* [Exercise goal]:
Repeat all entries exactly.

* [Information supplied]:
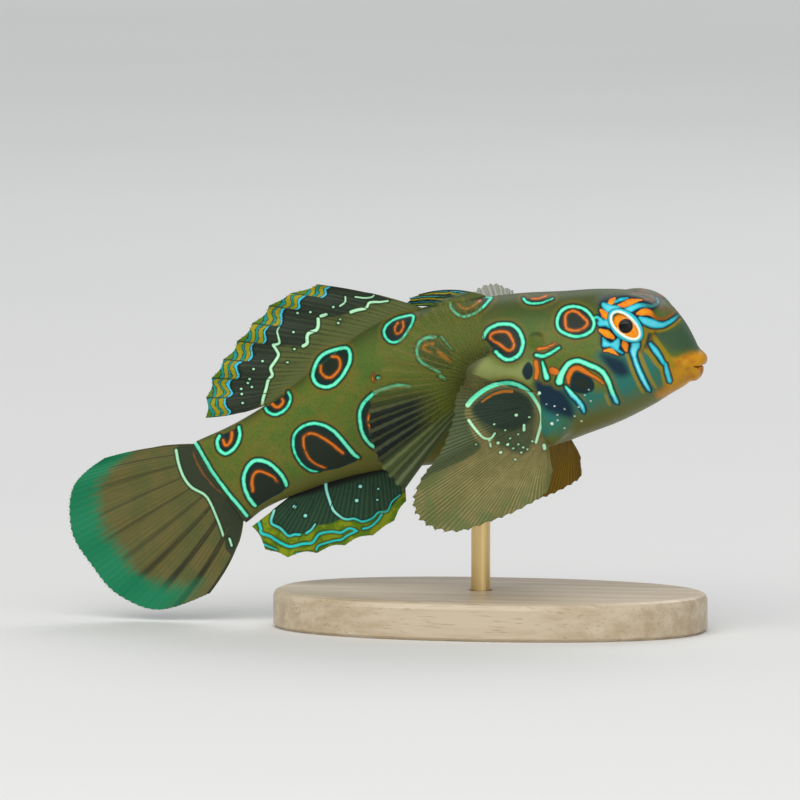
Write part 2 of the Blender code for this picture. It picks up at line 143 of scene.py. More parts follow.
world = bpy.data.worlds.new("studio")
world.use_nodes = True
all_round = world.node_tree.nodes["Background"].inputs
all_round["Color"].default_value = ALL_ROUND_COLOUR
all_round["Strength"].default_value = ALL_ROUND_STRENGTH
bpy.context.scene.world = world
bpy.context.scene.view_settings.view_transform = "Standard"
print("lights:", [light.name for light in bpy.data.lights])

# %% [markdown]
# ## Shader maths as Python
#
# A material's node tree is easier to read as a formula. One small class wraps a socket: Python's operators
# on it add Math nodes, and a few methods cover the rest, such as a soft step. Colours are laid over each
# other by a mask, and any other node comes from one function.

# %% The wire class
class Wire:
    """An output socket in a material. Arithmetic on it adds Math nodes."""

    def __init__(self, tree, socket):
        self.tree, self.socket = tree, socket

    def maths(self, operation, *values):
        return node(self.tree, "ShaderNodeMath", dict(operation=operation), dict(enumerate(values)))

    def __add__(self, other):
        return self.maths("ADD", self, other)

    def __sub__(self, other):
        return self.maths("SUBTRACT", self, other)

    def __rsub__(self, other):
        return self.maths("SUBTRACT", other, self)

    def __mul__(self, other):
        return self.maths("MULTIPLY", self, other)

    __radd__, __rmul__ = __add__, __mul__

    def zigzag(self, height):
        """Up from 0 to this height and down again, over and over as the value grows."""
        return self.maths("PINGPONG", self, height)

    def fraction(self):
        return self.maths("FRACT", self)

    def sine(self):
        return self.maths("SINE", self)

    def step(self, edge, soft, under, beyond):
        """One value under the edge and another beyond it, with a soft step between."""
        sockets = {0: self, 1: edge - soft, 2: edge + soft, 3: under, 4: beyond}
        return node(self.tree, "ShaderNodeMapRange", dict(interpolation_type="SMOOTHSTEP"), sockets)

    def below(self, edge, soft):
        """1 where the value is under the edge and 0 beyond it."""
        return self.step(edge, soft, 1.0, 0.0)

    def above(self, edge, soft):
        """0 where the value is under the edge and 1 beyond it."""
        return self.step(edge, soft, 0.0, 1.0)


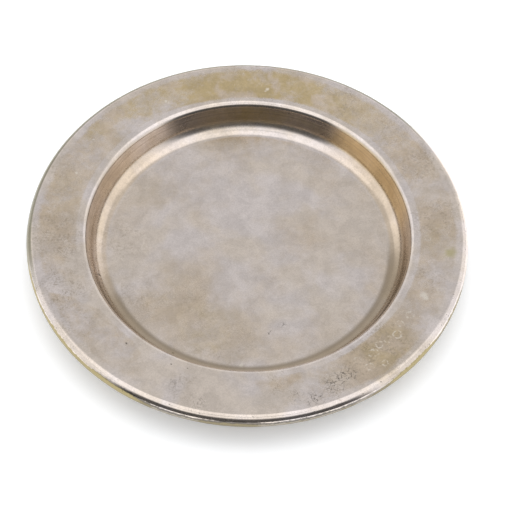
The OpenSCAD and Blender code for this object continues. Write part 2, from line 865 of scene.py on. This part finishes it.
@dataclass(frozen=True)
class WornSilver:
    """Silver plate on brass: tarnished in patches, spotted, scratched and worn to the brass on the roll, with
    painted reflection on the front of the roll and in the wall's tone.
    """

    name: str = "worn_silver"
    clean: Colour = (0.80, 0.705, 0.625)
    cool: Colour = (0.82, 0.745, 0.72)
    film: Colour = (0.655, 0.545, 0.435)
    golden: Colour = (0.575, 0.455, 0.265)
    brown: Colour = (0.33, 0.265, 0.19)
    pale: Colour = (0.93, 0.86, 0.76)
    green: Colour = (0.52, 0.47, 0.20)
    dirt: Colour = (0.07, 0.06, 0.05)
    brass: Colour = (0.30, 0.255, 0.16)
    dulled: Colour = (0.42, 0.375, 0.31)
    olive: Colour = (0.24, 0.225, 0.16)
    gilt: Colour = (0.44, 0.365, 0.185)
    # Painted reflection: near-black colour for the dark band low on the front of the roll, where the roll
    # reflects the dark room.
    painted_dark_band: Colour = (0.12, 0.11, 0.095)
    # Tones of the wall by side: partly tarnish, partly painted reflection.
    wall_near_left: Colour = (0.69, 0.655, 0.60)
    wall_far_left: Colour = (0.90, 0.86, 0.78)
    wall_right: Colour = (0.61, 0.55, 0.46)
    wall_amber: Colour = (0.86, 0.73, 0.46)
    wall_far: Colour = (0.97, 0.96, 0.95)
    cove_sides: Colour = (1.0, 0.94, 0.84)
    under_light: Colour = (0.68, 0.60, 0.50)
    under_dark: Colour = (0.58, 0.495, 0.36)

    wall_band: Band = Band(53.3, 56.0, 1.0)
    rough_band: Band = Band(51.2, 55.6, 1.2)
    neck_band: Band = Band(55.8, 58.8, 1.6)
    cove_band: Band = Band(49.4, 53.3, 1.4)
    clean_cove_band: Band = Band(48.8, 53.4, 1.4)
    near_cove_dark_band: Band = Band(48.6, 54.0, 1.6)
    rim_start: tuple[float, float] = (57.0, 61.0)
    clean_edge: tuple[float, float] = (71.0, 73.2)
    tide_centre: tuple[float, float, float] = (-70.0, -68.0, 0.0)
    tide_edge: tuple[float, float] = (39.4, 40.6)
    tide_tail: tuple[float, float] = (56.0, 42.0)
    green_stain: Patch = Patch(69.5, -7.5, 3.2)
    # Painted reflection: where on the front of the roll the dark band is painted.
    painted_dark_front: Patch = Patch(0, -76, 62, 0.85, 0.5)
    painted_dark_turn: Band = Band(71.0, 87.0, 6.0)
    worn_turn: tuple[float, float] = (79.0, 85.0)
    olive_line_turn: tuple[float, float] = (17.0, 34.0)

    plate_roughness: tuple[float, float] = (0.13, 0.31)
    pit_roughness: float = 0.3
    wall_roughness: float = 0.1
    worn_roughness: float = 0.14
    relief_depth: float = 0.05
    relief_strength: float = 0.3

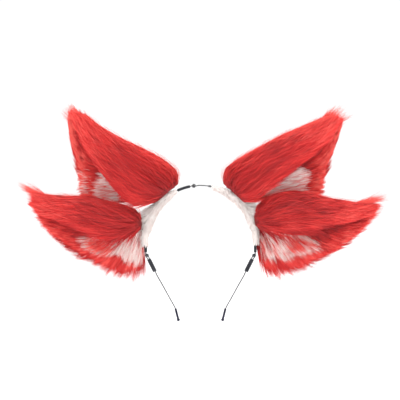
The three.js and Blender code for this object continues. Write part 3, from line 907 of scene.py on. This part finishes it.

* [Completed task]:
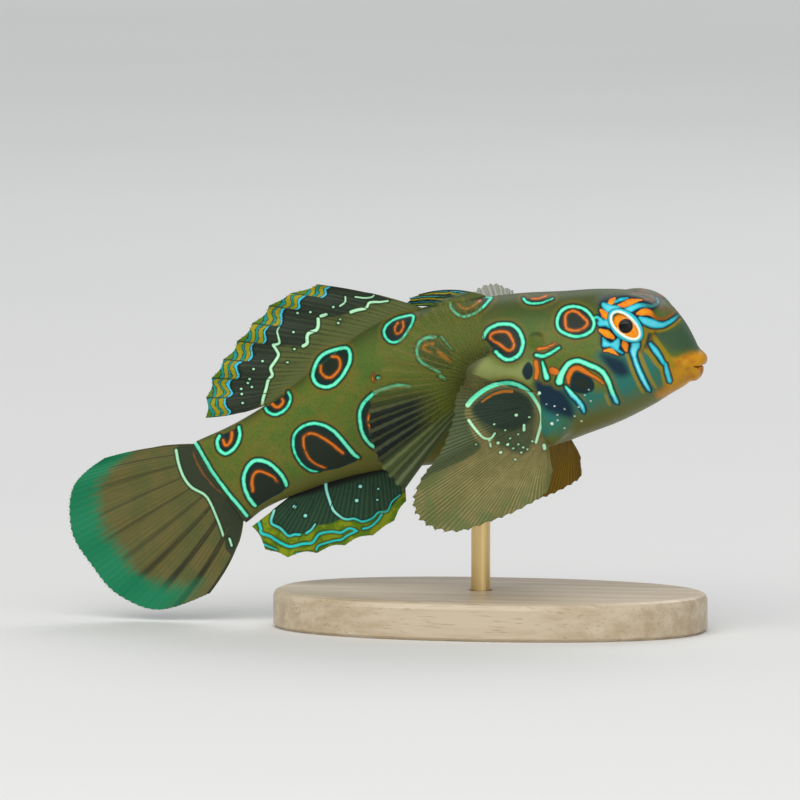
Write part 2 of the Blender code for this picture. It picks up at line 143 of scene.py. More parts follow.
world = bpy.data.worlds.new("studio")
world.use_nodes = True
all_round = world.node_tree.nodes["Background"].inputs
all_round["Color"].default_value = ALL_ROUND_COLOUR
all_round["Strength"].default_value = ALL_ROUND_STRENGTH
bpy.context.scene.world = world
bpy.context.scene.view_settings.view_transform = "Standard"
print("lights:", [light.name for light in bpy.data.lights])

# %% [markdown]
# ## Shader maths as Python
#
# A material's node tree is easier to read as a formula. One small class wraps a socket: Python's operators
# on it add Math nodes, and a few methods cover the rest, such as a soft step. Colours are laid over each
# other by a mask, and any other node comes from one function.

# %% The wire class
class Wire:
    """An output socket in a material. Arithmetic on it adds Math nodes."""

    def __init__(self, tree, socket):
        self.tree, self.socket = tree, socket

    def maths(self, operation, *values):
        return node(self.tree, "ShaderNodeMath", dict(operation=operation), dict(enumerate(values)))

    def __add__(self, other):
        return self.maths("ADD", self, other)

    def __sub__(self, other):
        return self.maths("SUBTRACT", self, other)

    def __rsub__(self, other):
        return self.maths("SUBTRACT", other, self)

    def __mul__(self, other):
        return self.maths("MULTIPLY", self, other)

    __radd__, __rmul__ = __add__, __mul__

    def zigzag(self, height):
        """Up from 0 to this height and down again, over and over as the value grows."""
        return self.maths("PINGPONG", self, height)

    def fraction(self):
        return self.maths("FRACT", self)

    def sine(self):
        return self.maths("SINE", self)

    def step(self, edge, soft, under, beyond):
        """One value under the edge and another beyond it, with a soft step between."""
        sockets = {0: self, 1: edge - soft, 2: edge + soft, 3: under, 4: beyond}
        return node(self.tree, "ShaderNodeMapRange", dict(interpolation_type="SMOOTHSTEP"), sockets)

    def below(self, edge, soft):
        """1 where the value is under the edge and 0 beyond it."""
        return self.step(edge, soft, 1.0, 0.0)

    def above(self, edge, soft):
        """0 where the value is under the edge and 1 beyond it."""
        return self.step(edge, soft, 0.0, 1.0)


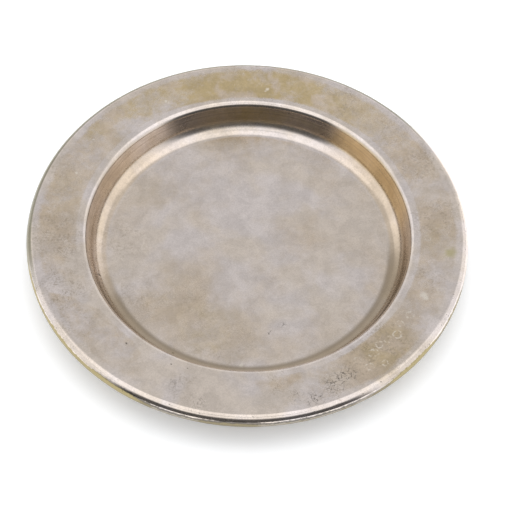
The OpenSCAD and Blender code for this object continues. Write part 2, from line 865 of scene.py on. This part finishes it.
@dataclass(frozen=True)
class WornSilver:
    """Silver plate on brass: tarnished in patches, spotted, scratched and worn to the brass on the roll, with
    painted reflection on the front of the roll and in the wall's tone.
    """

    name: str = "worn_silver"
    clean: Colour = (0.80, 0.705, 0.625)
    cool: Colour = (0.82, 0.745, 0.72)
    film: Colour = (0.655, 0.545, 0.435)
    golden: Colour = (0.575, 0.455, 0.265)
    brown: Colour = (0.33, 0.265, 0.19)
    pale: Colour = (0.93, 0.86, 0.76)
    green: Colour = (0.52, 0.47, 0.20)
    dirt: Colour = (0.07, 0.06, 0.05)
    brass: Colour = (0.30, 0.255, 0.16)
    dulled: Colour = (0.42, 0.375, 0.31)
    olive: Colour = (0.24, 0.225, 0.16)
    gilt: Colour = (0.44, 0.365, 0.185)
    # Painted reflection: near-black colour for the dark band low on the front of the roll, where the roll
    # reflects the dark room.
    painted_dark_band: Colour = (0.12, 0.11, 0.095)
    # Tones of the wall by side: partly tarnish, partly painted reflection.
    wall_near_left: Colour = (0.69, 0.655, 0.60)
    wall_far_left: Colour = (0.90, 0.86, 0.78)
    wall_right: Colour = (0.61, 0.55, 0.46)
    wall_amber: Colour = (0.86, 0.73, 0.46)
    wall_far: Colour = (0.97, 0.96, 0.95)
    cove_sides: Colour = (1.0, 0.94, 0.84)
    under_light: Colour = (0.68, 0.60, 0.50)
    under_dark: Colour = (0.58, 0.495, 0.36)

    wall_band: Band = Band(53.3, 56.0, 1.0)
    rough_band: Band = Band(51.2, 55.6, 1.2)
    neck_band: Band = Band(55.8, 58.8, 1.6)
    cove_band: Band = Band(49.4, 53.3, 1.4)
    clean_cove_band: Band = Band(48.8, 53.4, 1.4)
    near_cove_dark_band: Band = Band(48.6, 54.0, 1.6)
    rim_start: tuple[float, float] = (57.0, 61.0)
    clean_edge: tuple[float, float] = (71.0, 73.2)
    tide_centre: tuple[float, float, float] = (-70.0, -68.0, 0.0)
    tide_edge: tuple[float, float] = (39.4, 40.6)
    tide_tail: tuple[float, float] = (56.0, 42.0)
    green_stain: Patch = Patch(69.5, -7.5, 3.2)
    # Painted reflection: where on the front of the roll the dark band is painted.
    painted_dark_front: Patch = Patch(0, -76, 62, 0.85, 0.5)
    painted_dark_turn: Band = Band(71.0, 87.0, 6.0)
    worn_turn: tuple[float, float] = (79.0, 85.0)
    olive_line_turn: tuple[float, float] = (17.0, 34.0)

    plate_roughness: tuple[float, float] = (0.13, 0.31)
    pit_roughness: float = 0.3
    wall_roughness: float = 0.1
    worn_roughness: float = 0.14
    relief_depth: float = 0.05
    relief_strength: float = 0.3

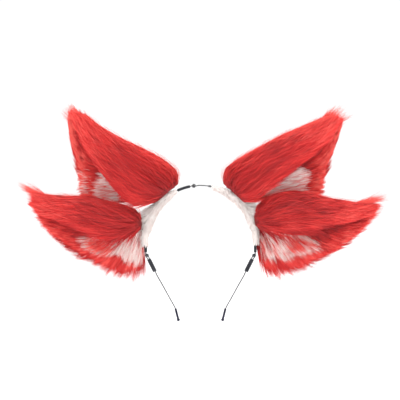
The three.js and Blender code for this object continues. Write part 3, from line 907 of scene.py on. This part finishes it.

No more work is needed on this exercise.